● Goal
Output the lines below exactly, please, from the first line until the line with "at life size.", counting both.

● Data lines
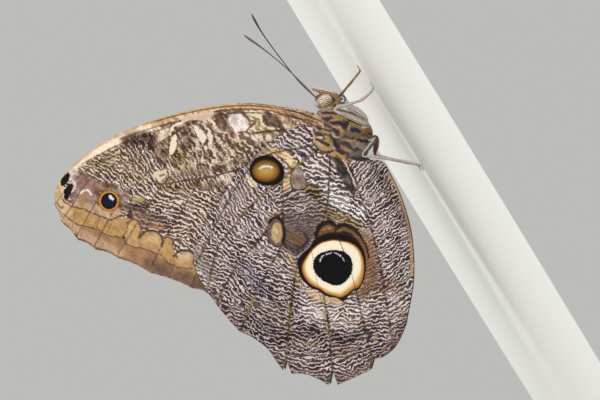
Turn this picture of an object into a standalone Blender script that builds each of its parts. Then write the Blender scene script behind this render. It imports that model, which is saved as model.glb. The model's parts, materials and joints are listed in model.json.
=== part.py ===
"""An owl butterfly at rest, wings closed over its back, at life size.

The head points to +X, up is +Z and the insect's right side faces -Y.
Every size below is in millimetres. A shape is worked out in millimetres and
only its finished vertices are turned into metres.

The origin of the model is the middle of the floor area that it covers.
"""
import math

import bmesh
import bpy
import numpy as np
from mathutils import Vector
from mathutils.geometry import delaunay_2d_cdt

MM = 0.001
GAP = 0.3                      # air that touching pieces keep between them
RIGHT, LEFT = -1, 1            # sign of y on either side
FLOOR = 0.0

# Thorax, head and abdomen are lofts along X.
# A station is (x, z, half height, half width, tilt in degrees of its upper end towards the head).
THORAX = [
    (3.0, 13.8, 2.9, 2.4, 31),
    (1.2, 13.4, 4.3, 3.5, 22),
    (-1.6, 13.0, 5.6, 4.3, 12),
    (-5.0, 12.75, 6.6, 4.8, 0),
    (-8.6, 12.65, 6.9, 4.7, -5),
    (-11.6, 12.75, 5.85, 4.0, -10),
    (-13.8, 13.1, 3.6, 2.9, -10),
]
HEAD = [
    (3.26, 13.65, 2.5, 2.0, 31),
    (4.2, 13.4, 3.0, 2.4, 20),
    (5.6, 13.2, 2.8, 2.3, 10),
    (6.9, 13.3, 2.0, 1.7, 0),
    (7.7, 13.5, 0.8, 0.8, 0),
]
ABDOMEN_START = (-14.15, 13.2)
ABDOMEN_END = (-34.5, 14.3)
ABDOMEN_HALF_WIDTH = 2.3
ABDOMEN_HALF_HEIGHT = 2.8
ABDOMEN_RINGS = 7              # visible segments
ROUND_SIDES = 20               # sides of the lofted body pieces

EYE_CENTRE = (4.9, 2.1, 13.3)
EYE_RADII = (1.75, 1.5, 2.25)

# Wings: distance of each wing's middle surface from the plane between the wings.
FORE_Y = 0.75
HIND_Y = 1.95
MEMBRANE = 0.5                 # thickness of the wing between its veins
VEIN_RISE_ROOT = 0.45          # how much thicker the wing is on a vein, both faces together
VEIN_RISE_TIP = 0.25
VEIN_HALF_WIDTH = 0.5
VEIN_STEP = 3.0                # spacing of points along a vein
MARGIN_STEP = 2.2
FILL_STEP = 6.0
FOLD_STEP = 1.9                # closer fill where the hindwing is folded round the abdomen
FOLD_TOP = 19.0
FOLD_REAR = -44.0
LEFT_TURN = 0.6                # degrees that the left wings are lowered at the root
WING_ROOT = (-3.0, 18.0)
WING_REACH = 75.0              # length of the forewing
WING_OPENING = 1.6             # how far each wing bends outwards at that reach

FORE_COSTA = [
    (-1.0, 15.6), (2.2, 16.6), (4.6, 18.4), (9.2, 23.4), (14.4, 29.9), (19.1, 38.3), (23.0, 48.8),
    (25.8, 60.0), (27.1, 70.5), (26.3, 80.5), (23.4, 88.2), (19.5, 91.4),
]
FORE_VEIN_ENDS = [
    (19.5, 91.4), (14.6, 92.2), (8.7, 91.1), (3.8, 88.3), (-1.6, 84.2), (-9.7, 78.9), (-19.5, 71.3),
    (-23.4, 68.2),
]
FORE_SCALLOP = 0.45
FORE_INNER_MARGIN = [(-23.4, 68.2), (-17.4, 53.0), (-12.6, 38.0), (-8.6, 25.0), (-6.6, 19.5), (-5.0, 16.0)]
FORE_VEINS = {
    "subcosta": [(2.2, 18.2), (7.6, 22.7), (13.8, 30.2), (18.5, 38.6), (22.5, 49.1), (25.0, 57.9)],
    "radius": [(0.8, 18.0), (6.8, 24.2), (12.1, 31.2), (16.0, 38.2), (18.6, 45.4), (18.9, 52.9)],
    "radius 1": [(16.0, 38.2), (20.8, 49.0), (23.7, 58.9), (25.3, 66.8)],
    "radius 2": [(18.6, 45.4), (21.6, 55.3), (24.2, 67.4), (25.0, 79.1)],
    "radius 3 and 4": [(18.8, 60.1), (21.9, 69.6), (23.0, 78.2), (21.7, 84.8), (19.5, 91.4)],
    "radius 5": [(18.3, 65.2), (20.4, 74.2), (19.6, 81.7), (16.6, 87.5), (14.6, 92.2)],
    "media 1": [(18.9, 52.9), (18.8, 60.1), (18.3, 65.2), (17.0, 72.5), (14.6, 80.0), (8.7, 91.1)],
    "media 2": [(15.9, 57.0), (13.8, 64.1), (12.0, 71.7), (9.2, 79.0), (3.8, 88.3)],
    "media 3": [(8.7, 63.1), (6.1, 68.9), (3.1, 75.0), (-1.6, 84.2)],
    "cubitus 1": [(4.7, 53.5), (0.6, 60.9), (-4.0, 69.5), (-9.7, 78.9)],
    "cubitus 2": [(0.9, 43.0), (-4.5, 51.6), (-12.5, 61.8), (-19.5, 71.3)],
    "cubitus": [(-2.7, 19.3), (-2.1, 28.7), (-1.1, 36.1), (0.9, 43.0), (4.7, 53.5), (8.7, 63.1)],
    "anal": [(-4.8, 19.6), (-7.2, 35.1), (-12.7, 49.7), (-22.0, 66.3)],
    "cell end": [(18.9, 52.9), (15.9, 57.0), (12.3, 60.5), (8.7, 63.1)],
}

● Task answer
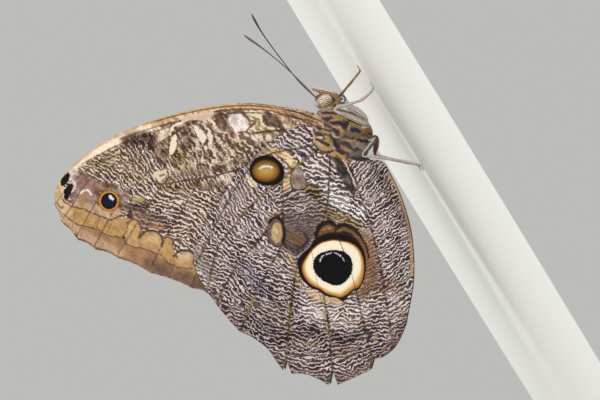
Turn this picture of an object into a standalone Blender script that builds each of its parts. Then write the Blender scene script behind this render. It imports that model, which is saved as model.glb. The model's parts, materials and joints are listed in model.json.
=== part.py ===
"""An owl butterfly at rest, wings closed over its back, at life size.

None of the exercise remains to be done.